[BEGIN]

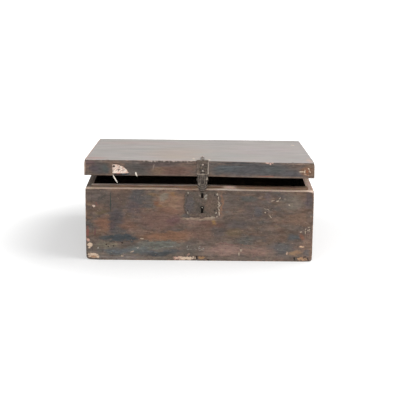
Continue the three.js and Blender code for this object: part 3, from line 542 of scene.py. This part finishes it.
def lid_front_paint():
    """The lid's front: dark paint with streaks, and its upper edge bitten by knocks left of the hasp."""
    shader = Shader("lid front paint", shine=WOOD_SHINE)
    paint_tones(shader, "x")
    lay_patches(shader, "front", LID_FRONT_PATCHES, shader.ragged((34, 20, 14), 20, 6))
    shader.tint(0.1, 7)
    shader.level(0.36, (12, 6, 3.6))
    shader.lay("#8b8783", shader.clouds(0.45, 0.75, (46, 46, 1.5), 3), 0.16)
    left = shader.smooth(shader.x, -4, -24)
    left = shader.times(left, shader.smooth(shader.x, -140, -110))
    bites = shader.minus(shader.cloud((4.5, 20, 20), 3, 0.7), 0.46)
    reach = shader.scaled(left, 14, 3)
    bitten = shader.scaled(bites, shader.times(reach, -1.6), shader.z)
    shader.lay("#3a2e2a", shader.smooth(bitten, LID_TOP - 3.4, LID_TOP - 1.8), 0.7)
    lay_marks(shader, "front", LID_FRONT_MARKS, shader.ragged(3.2, 3.6))
    pale = shader.scaled(bites, reach, shader.z)
    shader.lay("#a5958c", shader.smooth(pale, LID_TOP - 0.9, LID_TOP - 0.2))
    above = shader.scaled(shader.smooth(shader.z, 0.5, 4), 0.75, 0.25)
    wear = shader.times(wear_mask(shader, LID_HULL, 2.2, 1.2), above)
    height = rub_bare(shader, wear, "x", "#8f7466", "#bda593")
    rough = shader.scaled(shader.cloud((60, 14, 14)), 0.25, 0.36)
    return shader.finish(height, 0.18, rough)


def lid_top_paint():
    """The lid's top is paler than the front, in bands along the grain: partly rubbed paler and smoother, and
    partly painted reflection of the white surroundings at a grazing view.
    """
    shader = Shader("lid top paint")
    # The pale base tones are partly painted reflection: the sheen the top shows at a grazing view, laid into
    # its colour.
    bands = shader.clouds(0.35, 0.7, (160, 26, 26), 4)
    shader.colour = shader.mix(bands, "#8f8681", "#837c77")
    lay_patches(shader, "top", LID_TOP_PATCHES, shader.ragged((80, 24, 24), 50, 5))
    shader.tint(0.25, (60, 9, 20))
    shader.level(0.16, (70, 12, 20))
    shader.lay("#aaa19a", shader.clouds(0.4, 0.7, (90, 2.6, 20), 4), 0.3)
    lay_marks(shader, "top", LID_TOP_MARKS, shader.ragged(3.2, 3.6))
    height = rub_bare(shader, wear_mask(shader, LID_HULL, 7, 7), "x", "#9c8377", "#c6afa0")
    rough = shader.scaled(shader.cloud((60, 14, 14)), 0.25, 0.3)
    return shader.finish(height, 0.15, shader.scaled(shader.lost, 0.25, rough))


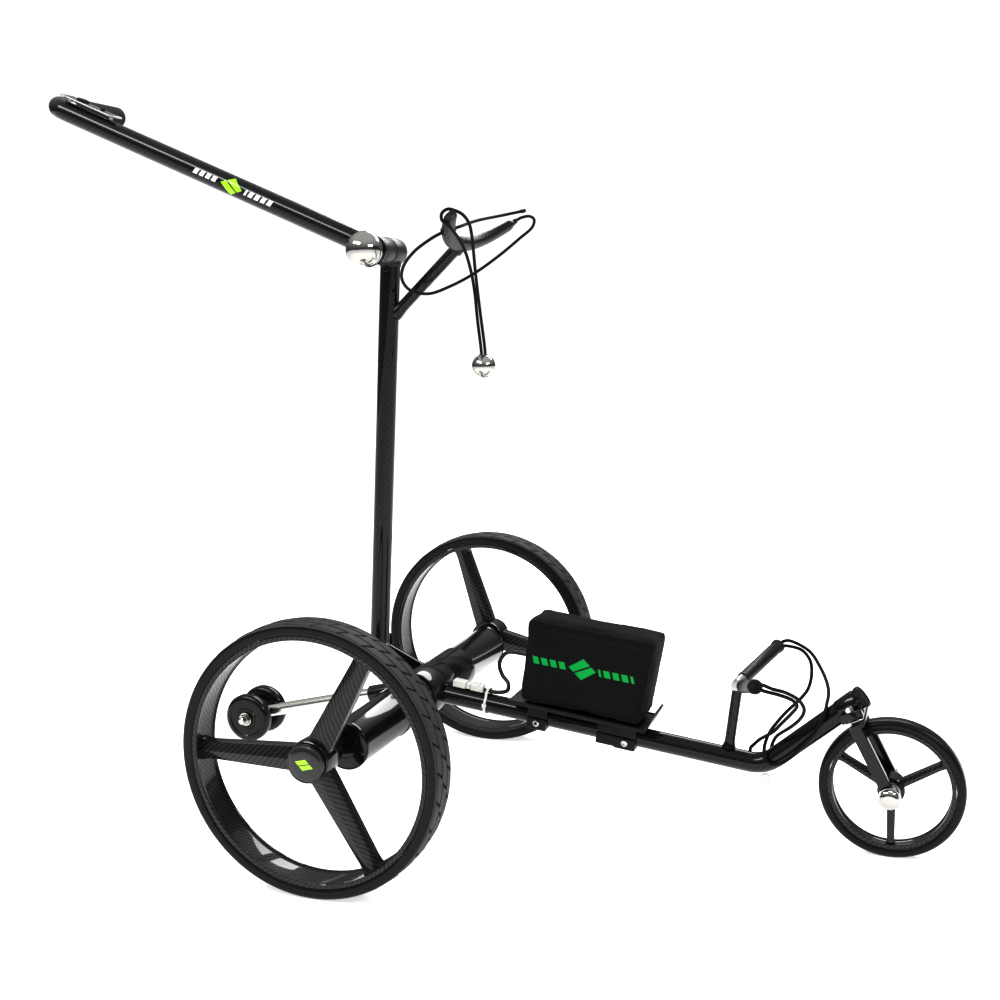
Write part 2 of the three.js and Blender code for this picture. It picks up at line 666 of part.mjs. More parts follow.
const postAlong = new THREE.Vector3(Math.cos(radians(CRADLE.postRise)), 0, Math.sin(radians(CRADLE.postRise)));
const postRoot = onMast((hinge.z - CRADLE.mastZ) / mastAlong.z);
const postPoint = (distance) => postRoot.clone().addScaledVector(postAlong, distance);
const upperPost = cut(
  join(bar(postPoint(5), postPoint(CRADLE.length - CRADLE.r - GAP - 0.2), CRADLE.post), bar(postPoint(5), postPoint(24), 9, 24, 7)),
  bar(onMast(10), onMast(200), TUBE_R + GAP),
);
trolley.add(piece("upper_post", upperPost, "carbon"));
const cradlePoint = (y) =>
  postPoint(CRADLE.length + CRADLE.reach * (Math.abs(y) / CRADLE.out) ** 2.2).setY(y);
const cradlePath = Array.from({ length: 25 }, (_, i) => cradlePoint(CRADLE.out * (i / 12 - 1)));
const tieHole = bar([104, -55, 720.7], [80, -88, 707.8], CORD_R + 1.2, 12);
trolley.add(piece("upper_cradle", cut(swept(cradlePath, CRADLE.r, 14), tieHole), "rubber"));
const upperCord = [
  [112, 107.2, 734],
  [118, 110.5, 737.5],
  [128, 112, 739],
  [137, 105, 734],
  [137, 96, 724],
  [125, 84, 711],
  [106, 60, 690],
  [83, 30, 668],
  [61, 4, 653],
  [44, -22, 645],
  [30, -44, 650],
  [27, -58, 662],
  [36, -72, 677],
  [54, -82, 692],
  [72, -86, 702.5],
  [83, -83, 709],
  [93, -71.5, 714.8],
  [99.5, -58, 718.6],
  [98, -20, 725],
  [97, 20, 731],
  [104, 85, 740],
  [124, 110, 746],
];
trolley.add(piece("upper_cord", cord(upperCord, CORD_R, 56), "cord"));
const BALL = [112.2, -22, 558.6];
const BALL_R = 14;
const armEnd = cradlePoint(-97);
const armRun = cradlePoint(-98).sub(cradlePoint(-96)).normalize();
const wrap = (turn) =>
  new THREE.Vector3(postAlong.z, 0, -postAlong.x)
    .multiplyScalar(CRADLE.r + CORD_R + 1)
    .applyAxisAngle(armRun, radians(turn))
    .add(armEnd);
const ballCord = [
  [BALL[0] - 2.3, BALL[1], BALL[2] + BALL_R + 0.6],
  [109.6, -22.5, 580],
  [107.6, -26, 612],
  [107, -32, 647],
  [108, -46, 672],
  [108, -68, 697],
  ...[-55, -105, -155, -205, -255].map(wrap),
  [116.5, -87, 730],
  [120.5, -79, 721],
  [120, -70, 709],
  [117, -58, 692],
  [112.8, -42, 666],
  [112.8, -31, 624],
  [114.4, -22.5, 580],
  [BALL[0] + 2.3, BALL[1], BALL[2] + BALL_R + 0.6],
];
trolley.add(piece("ball_cord", cord(ballCord, CORD_R, 60), "cord"));
const ball = join(
  new THREE.SphereGeometry(BALL_R, 18, 12).translate(...BALL),
  bar([BALL[0], BALL[1], BALL[2] + 10], [BALL[0], BALL[1], BALL[2] + BALL_R + GAP], 5, 16),
);
trolley.add(piece("cord_ball", ball, "steel"));

// Handle: square to the hinge, running back along -X, with its grip turned to the left
const handle = new THREE.Group();
handle.position.copy(hinge);
handle.rotation.y = radians(HANDLE.rise);
const elbow = [-HANDLE.length, HANDLE.y, 0];
const handleRoot = [-KNUCKLE.r - 2 * GAP, HANDLE.y, 0];
const handleEnd = [-HANDLE.length, HANDLE.end, 0];
const handlePath = [vector(handleRoot), ...rounded(handleRoot, elbow, handleEnd, HANDLE.bend), vector(handleEnd)];
handle.add(piece("handle_tube", swept(handlePath, HANDLE.r, 20, HANDLE.r - TUBE_WALL), "carbon"));
const handleKnuckle = cut(
  join(
    across(0, 0, KNUCKLE.gripSide, -KNUCKLE.mast - 1.6, KNUCKLE.r),
    across(0, 0, -16.2, -KNUCKLE.mast - GAP, KNUCKLE.r + 0.6),
    bar([-8, HANDLE.y, 0], [-44, HANDLE.y, 0], HANDLE.r - TUBE_WALL - GAP),
  ),
  across(0, 0, -60, 0, 5 + GAP, 20),
);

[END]

> _WHAT YOU SHOULD DO_: Return all the data exactly as given.

> _PROBLEM SOLUTION_:
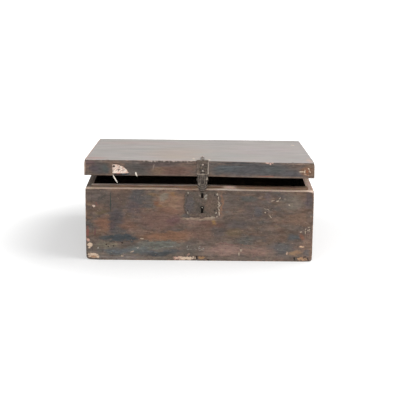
Continue the three.js and Blender code for this object: part 3, from line 542 of scene.py. This part finishes it.
def lid_front_paint():
    """The lid's front: dark paint with streaks, and its upper edge bitten by knocks left of the hasp."""
    shader = Shader("lid front paint", shine=WOOD_SHINE)
    paint_tones(shader, "x")
    lay_patches(shader, "front", LID_FRONT_PATCHES, shader.ragged((34, 20, 14), 20, 6))
    shader.tint(0.1, 7)
    shader.level(0.36, (12, 6, 3.6))
    shader.lay("#8b8783", shader.clouds(0.45, 0.75, (46, 46, 1.5), 3), 0.16)
    left = shader.smooth(shader.x, -4, -24)
    left = shader.times(left, shader.smooth(shader.x, -140, -110))
    bites = shader.minus(shader.cloud((4.5, 20, 20), 3, 0.7), 0.46)
    reach = shader.scaled(left, 14, 3)
    bitten = shader.scaled(bites, shader.times(reach, -1.6), shader.z)
    shader.lay("#3a2e2a", shader.smooth(bitten, LID_TOP - 3.4, LID_TOP - 1.8), 0.7)
    lay_marks(shader, "front", LID_FRONT_MARKS, shader.ragged(3.2, 3.6))
    pale = shader.scaled(bites, reach, shader.z)
    shader.lay("#a5958c", shader.smooth(pale, LID_TOP - 0.9, LID_TOP - 0.2))
    above = shader.scaled(shader.smooth(shader.z, 0.5, 4), 0.75, 0.25)
    wear = shader.times(wear_mask(shader, LID_HULL, 2.2, 1.2), above)
    height = rub_bare(shader, wear, "x", "#8f7466", "#bda593")
    rough = shader.scaled(shader.cloud((60, 14, 14)), 0.25, 0.36)
    return shader.finish(height, 0.18, rough)


def lid_top_paint():
    """The lid's top is paler than the front, in bands along the grain: partly rubbed paler and smoother, and
    partly painted reflection of the white surroundings at a grazing view.
    """
    shader = Shader("lid top paint")
    # The pale base tones are partly painted reflection: the sheen the top shows at a grazing view, laid into
    # its colour.
    bands = shader.clouds(0.35, 0.7, (160, 26, 26), 4)
    shader.colour = shader.mix(bands, "#8f8681", "#837c77")
    lay_patches(shader, "top", LID_TOP_PATCHES, shader.ragged((80, 24, 24), 50, 5))
    shader.tint(0.25, (60, 9, 20))
    shader.level(0.16, (70, 12, 20))
    shader.lay("#aaa19a", shader.clouds(0.4, 0.7, (90, 2.6, 20), 4), 0.3)
    lay_marks(shader, "top", LID_TOP_MARKS, shader.ragged(3.2, 3.6))
    height = rub_bare(shader, wear_mask(shader, LID_HULL, 7, 7), "x", "#9c8377", "#c6afa0")
    rough = shader.scaled(shader.cloud((60, 14, 14)), 0.25, 0.3)
    return shader.finish(height, 0.15, shader.scaled(shader.lost, 0.25, rough))


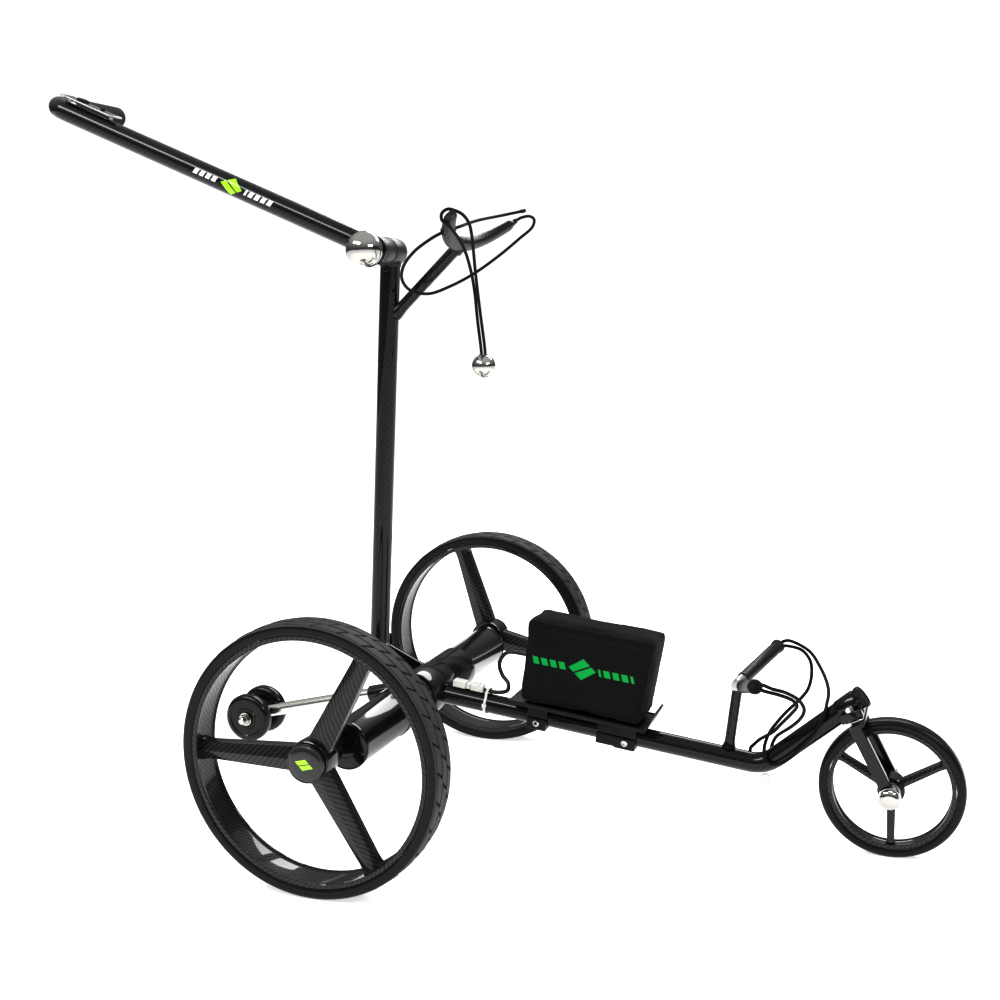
Write part 2 of the three.js and Blender code for this picture. It picks up at line 666 of part.mjs. More parts follow.
const postAlong = new THREE.Vector3(Math.cos(radians(CRADLE.postRise)), 0, Math.sin(radians(CRADLE.postRise)));
const postRoot = onMast((hinge.z - CRADLE.mastZ) / mastAlong.z);
const postPoint = (distance) => postRoot.clone().addScaledVector(postAlong, distance);
const upperPost = cut(
  join(bar(postPoint(5), postPoint(CRADLE.length - CRADLE.r - GAP - 0.2), CRADLE.post), bar(postPoint(5), postPoint(24), 9, 24, 7)),
  bar(onMast(10), onMast(200), TUBE_R + GAP),
);
trolley.add(piece("upper_post", upperPost, "carbon"));
const cradlePoint = (y) =>
  postPoint(CRADLE.length + CRADLE.reach * (Math.abs(y) / CRADLE.out) ** 2.2).setY(y);
const cradlePath = Array.from({ length: 25 }, (_, i) => cradlePoint(CRADLE.out * (i / 12 - 1)));
const tieHole = bar([104, -55, 720.7], [80, -88, 707.8], CORD_R + 1.2, 12);
trolley.add(piece("upper_cradle", cut(swept(cradlePath, CRADLE.r, 14), tieHole), "rubber"));
const upperCord = [
  [112, 107.2, 734],
  [118, 110.5, 737.5],
  [128, 112, 739],
  [137, 105, 734],
  [137, 96, 724],
  [125, 84, 711],
  [106, 60, 690],
  [83, 30, 668],
  [61, 4, 653],
  [44, -22, 645],
  [30, -44, 650],
  [27, -58, 662],
  [36, -72, 677],
  [54, -82, 692],
  [72, -86, 702.5],
  [83, -83, 709],
  [93, -71.5, 714.8],
  [99.5, -58, 718.6],
  [98, -20, 725],
  [97, 20, 731],
  [104, 85, 740],
  [124, 110, 746],
];
trolley.add(piece("upper_cord", cord(upperCord, CORD_R, 56), "cord"));
const BALL = [112.2, -22, 558.6];
const BALL_R = 14;
const armEnd = cradlePoint(-97);
const armRun = cradlePoint(-98).sub(cradlePoint(-96)).normalize();
const wrap = (turn) =>
  new THREE.Vector3(postAlong.z, 0, -postAlong.x)
    .multiplyScalar(CRADLE.r + CORD_R + 1)
    .applyAxisAngle(armRun, radians(turn))
    .add(armEnd);
const ballCord = [
  [BALL[0] - 2.3, BALL[1], BALL[2] + BALL_R + 0.6],
  [109.6, -22.5, 580],
  [107.6, -26, 612],
  [107, -32, 647],
  [108, -46, 672],
  [108, -68, 697],
  ...[-55, -105, -155, -205, -255].map(wrap),
  [116.5, -87, 730],
  [120.5, -79, 721],
  [120, -70, 709],
  [117, -58, 692],
  [112.8, -42, 666],
  [112.8, -31, 624],
  [114.4, -22.5, 580],
  [BALL[0] + 2.3, BALL[1], BALL[2] + BALL_R + 0.6],
];
trolley.add(piece("ball_cord", cord(ballCord, CORD_R, 60), "cord"));
const ball = join(
  new THREE.SphereGeometry(BALL_R, 18, 12).translate(...BALL),
  bar([BALL[0], BALL[1], BALL[2] + 10], [BALL[0], BALL[1], BALL[2] + BALL_R + GAP], 5, 16),
);
trolley.add(piece("cord_ball", ball, "steel"));

// Handle: square to the hinge, running back along -X, with its grip turned to the left
const handle = new THREE.Group();
handle.position.copy(hinge);
handle.rotation.y = radians(HANDLE.rise);
const elbow = [-HANDLE.length, HANDLE.y, 0];
const handleRoot = [-KNUCKLE.r - 2 * GAP, HANDLE.y, 0];
const handleEnd = [-HANDLE.length, HANDLE.end, 0];
const handlePath = [vector(handleRoot), ...rounded(handleRoot, elbow, handleEnd, HANDLE.bend), vector(handleEnd)];
handle.add(piece("handle_tube", swept(handlePath, HANDLE.r, 20, HANDLE.r - TUBE_WALL), "carbon"));
const handleKnuckle = cut(
  join(
    across(0, 0, KNUCKLE.gripSide, -KNUCKLE.mast - 1.6, KNUCKLE.r),
    across(0, 0, -16.2, -KNUCKLE.mast - GAP, KNUCKLE.r + 0.6),
    bar([-8, HANDLE.y, 0], [-44, HANDLE.y, 0], HANDLE.r - TUBE_WALL - GAP),
  ),
  across(0, 0, -60, 0, 5 + GAP, 20),
);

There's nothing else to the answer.